What is a Bookie?
A bookie (an abbreviation of bookmaker) is a business or person that takes bets on various events, predominantly sporting, at pre-arranged odds. If a person wins the bet with odds at 5-1 at the time (they may increase or decrease before and after a bet is made), the bookie will then pay the person 5 times the amount of money based on the pre-arranged 5-1 odds.
The Bookie Explained
Also known as a turf accountant, many bookies are part of IBAS (Independent Betting Adjudication Service); bookies can operate both legally and illegally, although the profession is often regulated thoroughly.
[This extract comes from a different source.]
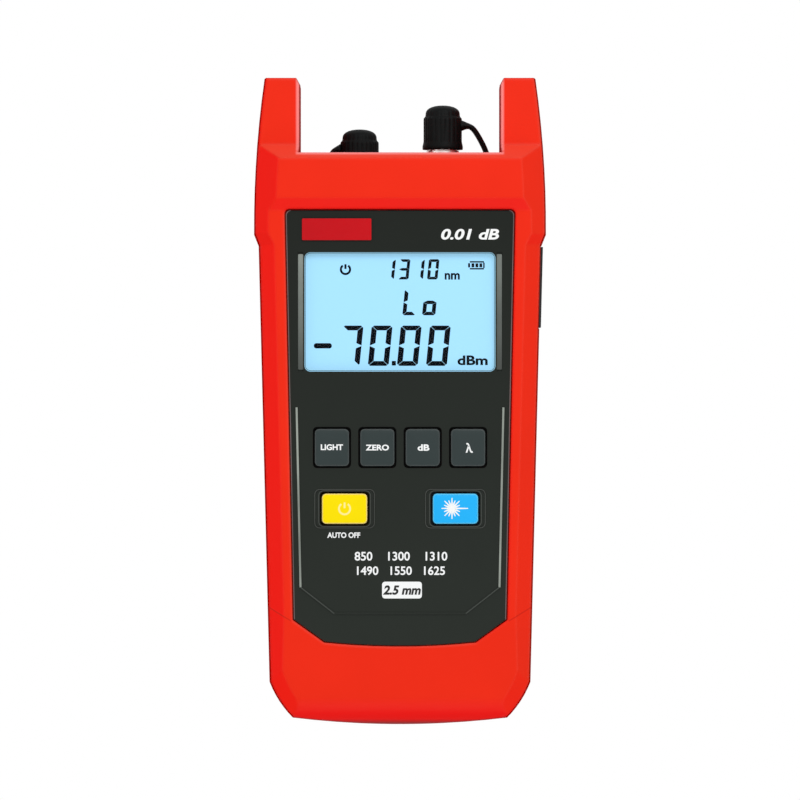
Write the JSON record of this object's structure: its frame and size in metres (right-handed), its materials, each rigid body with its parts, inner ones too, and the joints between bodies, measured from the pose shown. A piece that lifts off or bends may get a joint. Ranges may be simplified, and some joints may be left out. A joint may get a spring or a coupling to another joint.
{
  "type": "optical power meter",
  "caption": "Handheld optical power meter with a visible fault locator, backlit display, six keys, two capped ports between horns, a charging port cover and a battery door.",
  "frame": {"origin": "centre of the footprint on the resting plane of the back", "axes": "+X right of the display, +Y towards the ports, +Z out of the display"},
  "size_m": [0.0896, 0.198, 0.044],
  "materials": {
    "red_shell": "satin",
    "dark_panel": "fine grain",
    "red_plate": "gloss",
    "grey_key": "satin",
    "yellow_key": "satin",
    "blue_key": "satin",
    "mat_rubber": "matte",
    "lens": "clear",
    "lcd": "backlit",
    "white_plastic": "translucent",
    "board": "solder mask",
    "port_metal": "nickel plated",
    "cap_rubber": "matte",
    "can_metal": "plated",
    "can_brass": "turned",
    "cover_rubber": "matte",
    "black_plastic": "moulded",
    "cell_jacket": "shrink film",
    "contact_metal": "nickel plated",
    "screw_metal": "black zinc"
  },
  "bodies": {
    "housing": {"front_shell": "red_shell", "rear_shell": "red_shell", "front_panel": "dark_panel", "brand_plate": "red_plate", "keypad_mat": "mat_rubber", "display_lens": "lens", "display_glass": "lcd", "light_guide": "white_plastic", "main_board": "board", "meter_port": "port_metal", "laser_port": "port_metal", "meter_tether": "cap_rubber", "laser_tether": "cap_rubber", "detector": "can_metal", "laser_module": "can_brass", "charge_jack": "black_plastic", "cell_1": "cell_jacket", "cell_2": "cell_jacket", "cell_3": "cell_jacket", "battery_contacts": "contact_metal", "shell_screws": "screw_metal"},
    "light_button": {"key_light": "grey_key"},
    "zero_button": {"key_zero": "grey_key"},
    "unit_button": {"key_unit": "grey_key"},
    "wavelength_button": {"key_wavelength": "grey_key"},
    "power_button": {"key_power": "yellow_key"},
    "laser_button": {"key_laser": "blue_key"},
    "power_port_cap": {"meter_cap": "cap_rubber"},
    "laser_port_cap": {"laser_cap": "cap_rubber"},
    "side_cover": {"port_cover": "cover_rubber"},
    "rear_door": {"battery_door": "red_shell"}
  },
  "joints": [
    {"name": "light_press", "type": "slide", "parent": "housing", "child": "light_button", "axis": [0, 0, -1], "range_m": [0, 0.0008], "stiffness_N_per_m": 600, "springref_m": -0.0003},
    {"name": "zero_press", "type": "slide", "parent": "housing", "child": "zero_button", "axis": [0, 0, -1], "range_m": [0, 0.0008], "stiffness_N_per_m": 600, "springref_m": -0.0003},
    {"name": "unit_press", "type": "slide", "parent": "housing", "child": "unit_button", "axis": [0, 0, -1], "range_m": [0, 0.0008], "stiffness_N_per_m": 600, "springref_m": -0.0003},
    {"name": "wavelength_press", "type": "slide", "parent": "housing", "child": "wavelength_button", "axis": [0, 0, -1], "range_m": [0, 0.0008], "stiffness_N_per_m": 600, "springref_m": -0.0003},
    {"name": "power_press", "type": "slide", "parent": "housing", "child": "power_button", "axis": [0, 0, -1], "range_m": [0, 0.0008], "stiffness_N_per_m": 600, "springref_m": -0.0003},
    {"name": "laser_press", "type": "slide", "parent": "housing", "child": "laser_button", "axis": [0, 0, -1], "range_m": [0, 0.0008], "stiffness_N_per_m": 600, "springref_m": -0.0003},
    {"name": "power_cap_pull", "type": "slide", "parent": "housing", "child": "power_port_cap", "axis": [0, 1, 0], "range_m": [0, 0.012], "deforming": ["meter_tether"]},
    {"name": "laser_cap_pull", "type": "slide", "parent": "housing", "child": "laser_port_cap", "axis": [0, 1, 0], "range_m": [0, 0.012], "deforming": ["laser_tether"]},
    {"name": "side_cover_hinge", "type": "hinge", "parent": "housing", "child": "side_cover", "pos_m": [0.04312, 0.0227, 0.022], "axis": [0, 0, -1], "range_deg": [0, 100]},
    {"name": "rear_door_lift", "type": "slide", "parent": "housing", "child": "rear_door", "axis": [0, 0, -1], "range_m": [0, 0.012]}
  ]
}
A bookie will make money by adjusting the odds in their favor or by organizing a point spread or spread bet (a way of trading on the price changes of financial markets including currencies, shares, commodities and more – but a bookie will generally keep things in their chosen field).
The traditional bet was always made with a bookie in person or over the telephone whether it be in a shop or down at the event itself. That has all changed drastically with the introduction of the Internet with people using online bookies or apps to place their bets. Since gambling became legal online, a lot of bookies now have an online brand by purchasing ‘white label’ websites from larger firms. This generally allows bookies to take bets online from countries where gambling is legal and from those over the legal gambling age of 18. This being the case, the old-style bookies in shops or events have tended to suffer as the online bookies generally offer better odds due to their lower overheads and arbitrage, which is taking advantage of the price differential between two or more markets. A lot of online bookies will offer special offers to new customers to entice them to open accounts such as matching their first deposit. If a customer deposits £30 into their account, the online bookie will add £30 to their account to be used on future bets. This makes it a lot more appealing to use an online bookie.